Both end lines count: copy exactly from the line that contains "shape = placed[0]" to the line that contains "if empty is", and only those lines.

Stored data =>
• • • •

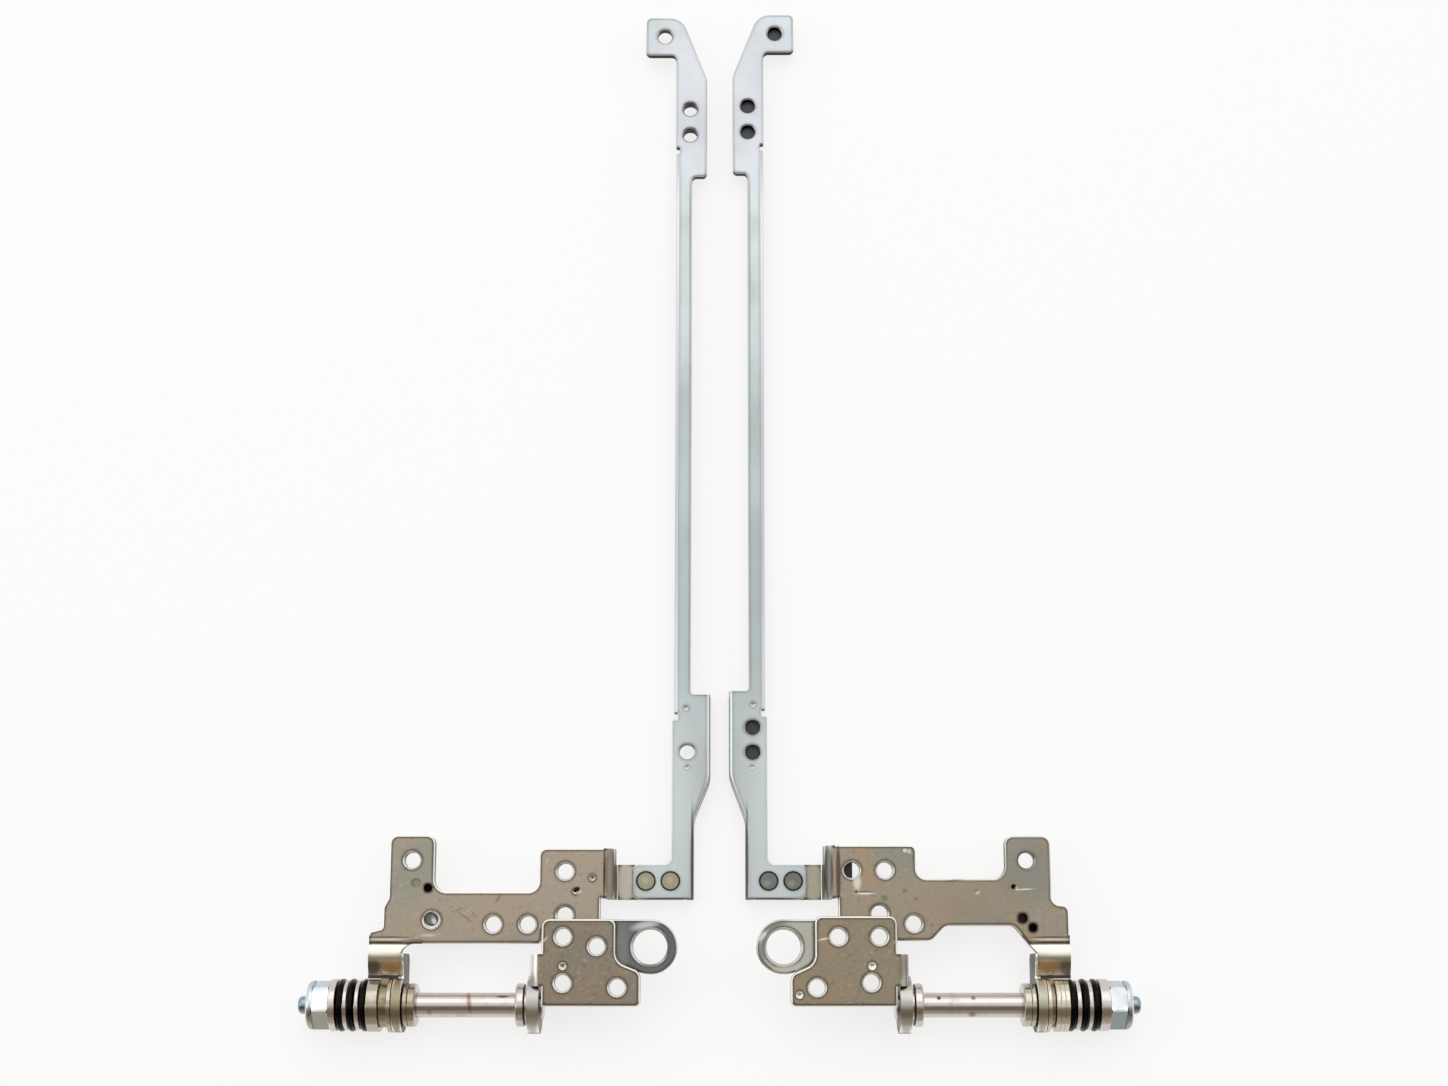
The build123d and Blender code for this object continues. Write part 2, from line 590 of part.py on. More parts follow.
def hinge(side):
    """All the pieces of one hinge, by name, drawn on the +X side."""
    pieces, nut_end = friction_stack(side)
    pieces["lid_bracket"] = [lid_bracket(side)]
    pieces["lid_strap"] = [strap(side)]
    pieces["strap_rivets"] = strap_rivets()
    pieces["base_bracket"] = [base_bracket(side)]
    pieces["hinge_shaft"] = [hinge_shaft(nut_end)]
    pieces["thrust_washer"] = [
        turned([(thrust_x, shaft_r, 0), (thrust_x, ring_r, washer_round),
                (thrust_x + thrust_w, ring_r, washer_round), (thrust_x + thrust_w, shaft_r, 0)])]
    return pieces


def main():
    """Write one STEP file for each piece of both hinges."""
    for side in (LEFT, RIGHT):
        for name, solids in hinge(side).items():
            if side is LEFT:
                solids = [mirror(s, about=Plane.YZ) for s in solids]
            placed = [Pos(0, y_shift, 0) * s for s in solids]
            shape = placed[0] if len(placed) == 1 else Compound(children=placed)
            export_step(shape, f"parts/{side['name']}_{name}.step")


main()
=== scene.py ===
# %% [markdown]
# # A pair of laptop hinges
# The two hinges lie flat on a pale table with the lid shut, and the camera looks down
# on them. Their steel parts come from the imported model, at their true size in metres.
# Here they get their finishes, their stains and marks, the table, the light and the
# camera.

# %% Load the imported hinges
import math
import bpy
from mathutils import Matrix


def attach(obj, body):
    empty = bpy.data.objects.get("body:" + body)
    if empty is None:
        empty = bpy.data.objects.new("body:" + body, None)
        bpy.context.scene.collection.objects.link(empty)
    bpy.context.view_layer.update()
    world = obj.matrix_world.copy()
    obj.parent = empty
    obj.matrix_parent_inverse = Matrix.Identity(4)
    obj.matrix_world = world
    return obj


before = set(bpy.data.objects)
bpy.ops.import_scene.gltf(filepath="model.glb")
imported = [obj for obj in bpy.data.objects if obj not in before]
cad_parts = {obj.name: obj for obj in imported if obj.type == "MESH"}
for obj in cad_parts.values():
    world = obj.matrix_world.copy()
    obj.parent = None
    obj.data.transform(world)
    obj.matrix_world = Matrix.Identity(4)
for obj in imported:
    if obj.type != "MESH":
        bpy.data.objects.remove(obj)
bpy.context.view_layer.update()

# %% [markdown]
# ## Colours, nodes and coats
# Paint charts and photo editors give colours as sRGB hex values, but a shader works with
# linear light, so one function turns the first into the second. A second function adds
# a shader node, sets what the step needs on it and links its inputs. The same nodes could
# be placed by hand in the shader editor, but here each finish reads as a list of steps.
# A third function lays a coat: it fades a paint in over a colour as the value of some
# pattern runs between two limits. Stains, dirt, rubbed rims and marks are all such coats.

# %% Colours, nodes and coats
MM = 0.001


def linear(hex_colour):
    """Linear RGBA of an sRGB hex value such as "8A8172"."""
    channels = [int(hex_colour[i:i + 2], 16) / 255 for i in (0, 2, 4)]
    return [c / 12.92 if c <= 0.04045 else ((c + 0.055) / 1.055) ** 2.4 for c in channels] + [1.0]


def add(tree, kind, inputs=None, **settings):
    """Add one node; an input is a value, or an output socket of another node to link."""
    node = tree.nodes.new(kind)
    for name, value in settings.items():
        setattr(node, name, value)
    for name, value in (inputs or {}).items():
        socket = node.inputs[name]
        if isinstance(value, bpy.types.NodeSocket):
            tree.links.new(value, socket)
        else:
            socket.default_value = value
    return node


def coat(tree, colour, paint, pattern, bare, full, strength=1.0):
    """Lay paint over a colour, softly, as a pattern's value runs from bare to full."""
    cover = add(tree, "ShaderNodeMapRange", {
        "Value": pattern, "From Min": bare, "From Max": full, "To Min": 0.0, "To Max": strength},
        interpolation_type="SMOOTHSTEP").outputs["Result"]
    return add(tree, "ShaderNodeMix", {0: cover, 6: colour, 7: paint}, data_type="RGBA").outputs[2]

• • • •

Correct answer =>
            shape = placed[0] if len(placed) == 1 else Compound(children=placed)
            export_step(shape, f"parts/{side['name']}_{name}.step")


main()
=== scene.py ===
# %% [markdown]
# # A pair of laptop hinges
# The two hinges lie flat on a pale table with the lid shut, and the camera looks down
# on them. Their steel parts come from the imported model, at their true size in metres.
# Here they get their finishes, their stains and marks, the table, the light and the
# camera.

# %% Load the imported hinges
import math
import bpy
from mathutils import Matrix


def attach(obj, body):
    empty = bpy.data.objects.get("body:" + body)
    if empty is None:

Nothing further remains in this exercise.